▶ [Written request]: Print the entire listing. Each line must match the original exactly.

▶ [Supplied data]:
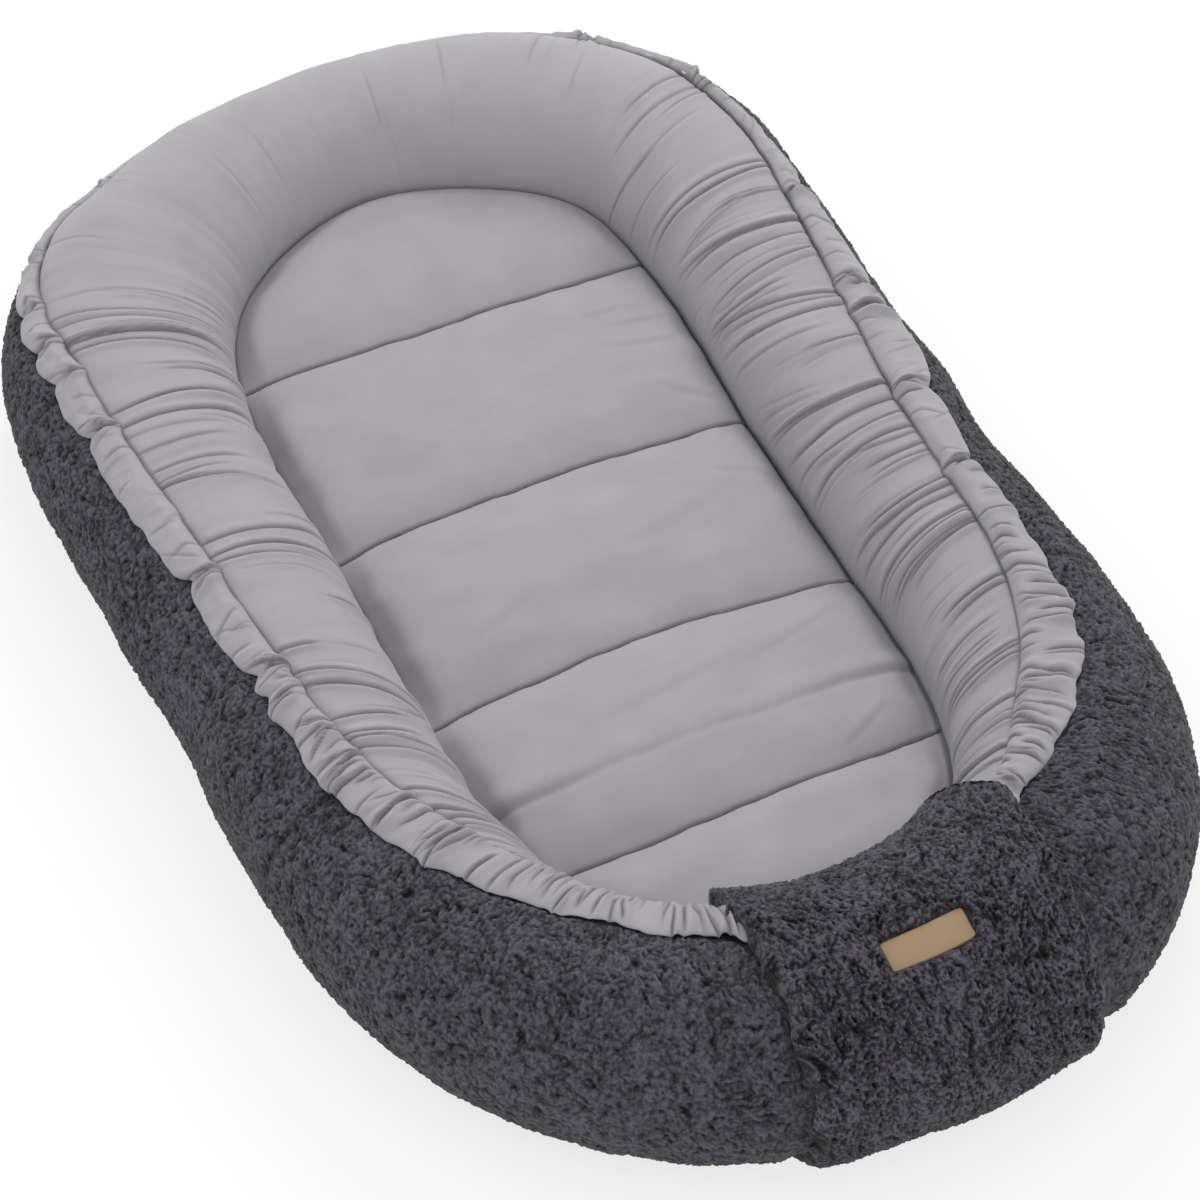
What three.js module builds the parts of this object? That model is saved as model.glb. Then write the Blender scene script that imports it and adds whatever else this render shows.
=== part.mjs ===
/**
 * Infant lounger: a padded nest with a horseshoe bolster, a quilted mattress and a foot flap that wraps
 * over the place where the bolster's two ends meet.
 *
 * Units are millimetres. +Z is up, +Y points to the head, +X is on the right when looking from foot to
 * head, and the origin is under the middle of the whole object, on the surface that it lies on.
 *
 * The bolster is one section carried round a closed plan line. A point of it is given by its arc on that
 * line (measured from the middle of the foot, anticlockwise from above), a roll angle and a lift. The
 * roll angle is 0 on top, positive outwards and negative towards the mattress, and the lift is the height
 * above the filling. Every skin, band and flap is laid on the bolster in those three values, so that the
 * layers nest with the same clearance everywhere.
 */
import * as THREE from 'three';

// Plan line of the bolster: control points of a closed cubic spline, right-hand side, head to foot.
const ringHalfWidth = 220;
const ringHalfLength = 410;
const ringPointShares = [
  [0, 1.015],
  [0.7, 0.887],
  [0.985, 0.645],
  [0.89, 0.077],
  [1, -0.506],
  [0.675, -0.862],
  [0, -0.98],
];

// Bolster section at mid-length, and how it changes towards the head and the foot.
const rollHalfWidth = 61;
const rollHalfHeight = 55;
const rollCentreHeight = 56;
const rollLeanShare = 0.097;
const rollEndsShare = 0.041;
const rollSquareness = 2.3;
const rollEndGap = 8;
const rollEndLength = 34;

// Layers, from the floor up and from the filling out.
const clearance = 0.3;
const laidClearance = 0.9;
const baseThickness = 3;
const baseReachShare = 0.5;
const linerThickness = 2;
const coverThickness = 5;
const skirtAngle = 150;

// Roll angles of the gathered casing's edges, at places from the foot (-1) to the head (1). The seam
// between liner and cover lies under the inner edge. The two sides differ, as the casing lies loose.
const rimPlaceShares = [-1, -0.85, -0.7, -0.55, -0.4, -0.2, 0, 0.2, 0.45, 0.6, 0.75, 0.86, 1];
const rimAngles = {
  rightInner: [-50, -38, -33, -20, -10, -4, 0, 8, 16, 24, 36, 60, 76],
  rightOuter: [-20, -15, 0, 9, 14, 16, 24, 35, 46, 57, 68, 86, 100],
  leftInner: [-58, -56, -43, -24, -6, 6, 14, 18, 22, 27, 44, 60, 76],
  leftOuter: [-12, -17, -3, 11, 21, 29, 42, 52, 57, 63, 76, 88, 100],
};

// The casing's walls and gathers, with the elastic inside.
const casingWall = 1.2;
const casingEdge = 2;
const gatherHeight = 3;
const gatherReach = 3.4;
const elasticWidth = 12;
const elasticThickness = 1.2;

// Mattress: a foam core under five quilted channels.
const coreThickness = 22;
const channelPitch = 145;
const headSeamFromMiddle = 214;
const channelSeams = 4;
const mattressClearance = 1;
const mattressEdgeHeight = 51;
const mattressCrown = 5;
const channelRise = 7;
const edgeRollOff = 8;
const quiltThickness = 2;
const seamSlit = 3;
const endChordShare = 0.3;

// Foot flap: a strap sewn down outside, which wraps over the bolster's ends and closes inside.
const flapOffset = 16;
const flapHalfWidth = 94;
const flapTipHalfWidth = 66;
const flapThickness = 6;
const flapLiningThickness = 1.5;
const flapTipAngle = -84;
const flapTaperAngle = -45;
const flapSkirtAngle = 140;
const hingeSlit = 0.6;

// Hook and loop tape at the flap's tip, and the leather patch on its shoulder.
const tapeThickness = 1.2;
const tapeHalfLength = 62;
const tapeUpperAngle = -63;
const tapeLowerAngle = -80;
const patchWidth = 54;
const patchHeight = 19;
const patchThickness = 1.3;
const patchAngle = 15;

// Facet counts. The two quilt tables hold the places of the facet lines across and along a channel.
const splineSteps = 720;
const sideSteps = 32;
const footSteps = 7;
const closingSteps = 3;
const linerFacets = 12;
const coverFacets = 8;
const underFacets = 1;
const soleFacets = 4;
const domeRings = 4;
const flapColumns = 12;
const tongueRows = 11;
const flapBaseRows = 5;
const tapeColumns = 10;
const patchColumns = 6;
const stripRows = 3;
const searchSteps = 30;
const footZone = 140;
const quiltAcrossShares = [0, 0.28, 0.54, 0.76, 0.92, 1];
const quiltAlongShares = [0, 0.07, 0.2, 0.5, 0.8, 0.93];

const colours = {
  cotton: 0xa9a9ad,
  teddy: 0x4b4950,
  lining: 0x35343a,
  leather: 0xbe9a69,
  filling: 0xf1efe9,
  foam: 0xe9e3c8,
  elastic: 0xe6e6e6,
  tape: 0x3a393e,
};

const radians = THREE.MathUtils.degToRad;
const lerp = THREE.MathUtils.lerp;
const fractions = (count) => Array.from({ length: count + 1 }, (_, i) => i / count);
const mixed = (start, end, count) => fractions(count).map((t) => lerp(start, end, t));

// Lifts of the layers over the bolster's filling.
const skinLift = clearance;
const linerLift = skinLift + linerThickness;
const coverLift = skinLift + coverThickness;
const laidLift = coverLift + laidClearance;
const flapLiningLift = laidLift + flapLiningThickness;
const flapLift = flapLiningLift + clearance;
const flapTopLift = flapLift + flapThickness;
const fillingFloor = baseThickness + clearance;

// Plan line

function splinePoint(points, position) {
  const index = Math.floor(position);
  const t = position - index;
  const at = (k) => points[(index + k + points.length) % points.length];
  const weights = [(1 - t) ** 3, 3 * t ** 3 - 6 * t ** 2 + 4, 1 + 3 * (t + t ** 2 - t ** 3), t ** 3];
  const sum = (axis) => weights.reduce((total, weight, k) => total + weight * at(k - 1)[axis], 0) / 6;
  return new THREE.Vector2(sum(0), sum(1));
}

/** Samples of the plan line from the middle of the foot, anticlockwise, with their arc lengths. */
function planLine() {
  const right = ringPointShares.map(([x, y]) => [x * ringHalfWidth, y * ringHalfLength]).reverse();
  const left = right.slice(1, -1).reverse().map(([x, y]) => [-x, y]);
  const points = [...right, ...left];
  const samples = fractions(splineSteps).map((t) => splinePoint(points, t * points.length));
  const arcs = [0];
  for (let i = 1; i < samples.length; i += 1) {
    arcs.push(arcs[i - 1] + samples[i].distanceTo(samples[i - 1]));
  }
  return { samples, arcs, length: arcs[splineSteps] };
}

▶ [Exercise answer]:
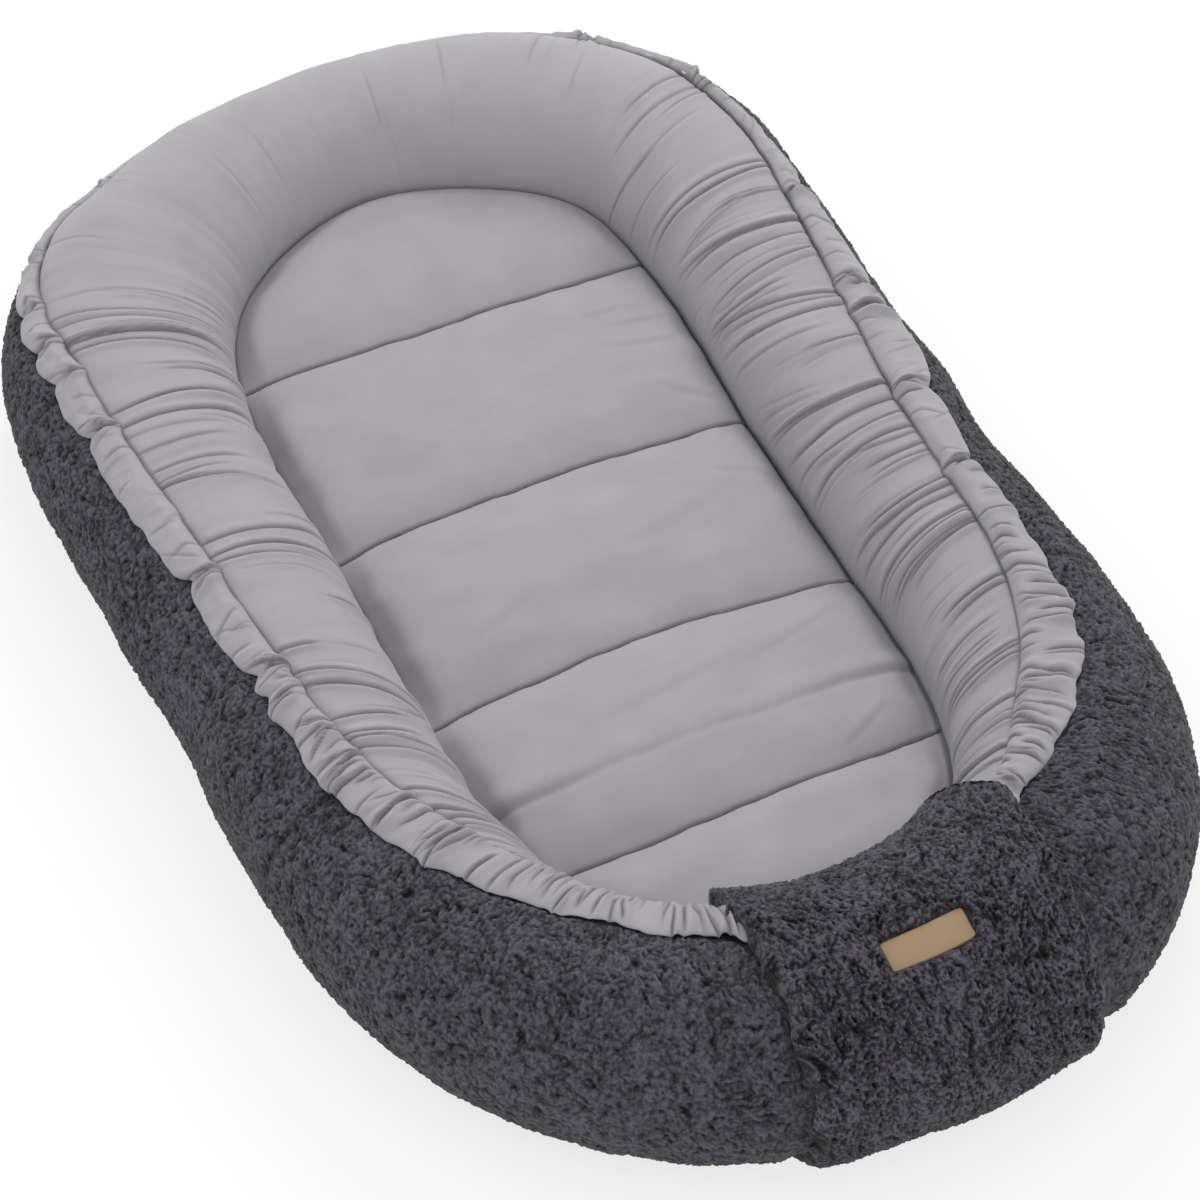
What three.js module builds the parts of this object? That model is saved as model.glb. Then write the Blender scene script that imports it and adds whatever else this render shows.
=== part.mjs ===
/**
 * Infant lounger: a padded nest with a horseshoe bolster, a quilted mattress and a foot flap that wraps
 * over the place where the bolster's two ends meet.
 *
 * Units are millimetres. +Z is up, +Y points to the head, +X is on the right when looking from foot to
 * head, and the origin is under the middle of the whole object, on the surface that it lies on.
 *
 * The bolster is one section carried round a closed plan line. A point of it is given by its arc on that
 * line (measured from the middle of the foot, anticlockwise from above), a roll angle and a lift. The
 * roll angle is 0 on top, positive outwards and negative towards the mattress, and the lift is the height
 * above the filling. Every skin, band and flap is laid on the bolster in those three values, so that the
 * layers nest with the same clearance everywhere.
 */
import * as THREE from 'three';

// Plan line of the bolster: control points of a closed cubic spline, right-hand side, head to foot.
const ringHalfWidth = 220;
const ringHalfLength = 410;
const ringPointShares = [
  [0, 1.015],
  [0.7, 0.887],
  [0.985, 0.645],
  [0.89, 0.077],
  [1, -0.506],
  [0.675, -0.862],
  [0, -0.98],
];

// Bolster section at mid-length, and how it changes towards the head and the foot.
const rollHalfWidth = 61;
const rollHalfHeight = 55;
const rollCentreHeight = 56;
const rollLeanShare = 0.097;
const rollEndsShare = 0.041;
const rollSquareness = 2.3;
const rollEndGap = 8;
const rollEndLength = 34;

// Layers, from the floor up and from the filling out.
const clearance = 0.3;
const laidClearance = 0.9;
const baseThickness = 3;
const baseReachShare = 0.5;
const linerThickness = 2;
const coverThickness = 5;
const skirtAngle = 150;

// Roll angles of the gathered casing's edges, at places from the foot (-1) to the head (1). The seam
// between liner and cover lies under the inner edge. The two sides differ, as the casing lies loose.
const rimPlaceShares = [-1, -0.85, -0.7, -0.55, -0.4, -0.2, 0, 0.2, 0.45, 0.6, 0.75, 0.86, 1];
const rimAngles = {
  rightInner: [-50, -38, -33, -20, -10, -4, 0, 8, 16, 24, 36, 60, 76],
  rightOuter: [-20, -15, 0, 9, 14, 16, 24, 35, 46, 57, 68, 86, 100],
  leftInner: [-58, -56, -43, -24, -6, 6, 14, 18, 22, 27, 44, 60, 76],
  leftOuter: [-12, -17, -3, 11, 21, 29, 42, 52, 57, 63, 76, 88, 100],
};

// The casing's walls and gathers, with the elastic inside.
const casingWall = 1.2;
const casingEdge = 2;
const gatherHeight = 3;
const gatherReach = 3.4;
const elasticWidth = 12;
const elasticThickness = 1.2;

// Mattress: a foam core under five quilted channels.
const coreThickness = 22;
const channelPitch = 145;
const headSeamFromMiddle = 214;
const channelSeams = 4;
const mattressClearance = 1;
const mattressEdgeHeight = 51;
const mattressCrown = 5;
const channelRise = 7;
const edgeRollOff = 8;
const quiltThickness = 2;
const seamSlit = 3;
const endChordShare = 0.3;

// Foot flap: a strap sewn down outside, which wraps over the bolster's ends and closes inside.
const flapOffset = 16;
const flapHalfWidth = 94;
const flapTipHalfWidth = 66;
const flapThickness = 6;
const flapLiningThickness = 1.5;
const flapTipAngle = -84;
const flapTaperAngle = -45;
const flapSkirtAngle = 140;
const hingeSlit = 0.6;

// Hook and loop tape at the flap's tip, and the leather patch on its shoulder.
const tapeThickness = 1.2;
const tapeHalfLength = 62;
const tapeUpperAngle = -63;
const tapeLowerAngle = -80;
const patchWidth = 54;
const patchHeight = 19;
const patchThickness = 1.3;
const patchAngle = 15;

// Facet counts. The two quilt tables hold the places of the facet lines across and along a channel.
const splineSteps = 720;
const sideSteps = 32;
const footSteps = 7;
const closingSteps = 3;
const linerFacets = 12;
const coverFacets = 8;
const underFacets = 1;
const soleFacets = 4;
const domeRings = 4;
const flapColumns = 12;
const tongueRows = 11;
const flapBaseRows = 5;
const tapeColumns = 10;
const patchColumns = 6;
const stripRows = 3;
const searchSteps = 30;
const footZone = 140;
const quiltAcrossShares = [0, 0.28, 0.54, 0.76, 0.92, 1];
const quiltAlongShares = [0, 0.07, 0.2, 0.5, 0.8, 0.93];

const colours = {
  cotton: 0xa9a9ad,
  teddy: 0x4b4950,
  lining: 0x35343a,
  leather: 0xbe9a69,
  filling: 0xf1efe9,
  foam: 0xe9e3c8,
  elastic: 0xe6e6e6,
  tape: 0x3a393e,
};

const radians = THREE.MathUtils.degToRad;
const lerp = THREE.MathUtils.lerp;
const fractions = (count) => Array.from({ length: count + 1 }, (_, i) => i / count);
const mixed = (start, end, count) => fractions(count).map((t) => lerp(start, end, t));

// Lifts of the layers over the bolster's filling.
const skinLift = clearance;
const linerLift = skinLift + linerThickness;
const coverLift = skinLift + coverThickness;
const laidLift = coverLift + laidClearance;
const flapLiningLift = laidLift + flapLiningThickness;
const flapLift = flapLiningLift + clearance;
const flapTopLift = flapLift + flapThickness;
const fillingFloor = baseThickness + clearance;

// Plan line

function splinePoint(points, position) {
  const index = Math.floor(position);
  const t = position - index;
  const at = (k) => points[(index + k + points.length) % points.length];
  const weights = [(1 - t) ** 3, 3 * t ** 3 - 6 * t ** 2 + 4, 1 + 3 * (t + t ** 2 - t ** 3), t ** 3];
  const sum = (axis) => weights.reduce((total, weight, k) => total + weight * at(k - 1)[axis], 0) / 6;
  return new THREE.Vector2(sum(0), sum(1));
}

/** Samples of the plan line from the middle of the foot, anticlockwise, with their arc lengths. */
function planLine() {
  const right = ringPointShares.map(([x, y]) => [x * ringHalfWidth, y * ringHalfLength]).reverse();
  const left = right.slice(1, -1).reverse().map(([x, y]) => [-x, y]);
  const points = [...right, ...left];
  const samples = fractions(splineSteps).map((t) => splinePoint(points, t * points.length));
  const arcs = [0];
  for (let i = 1; i < samples.length; i += 1) {
    arcs.push(arcs[i - 1] + samples[i].distanceTo(samples[i - 1]));
  }
  return { samples, arcs, length: arcs[splineSteps] };
}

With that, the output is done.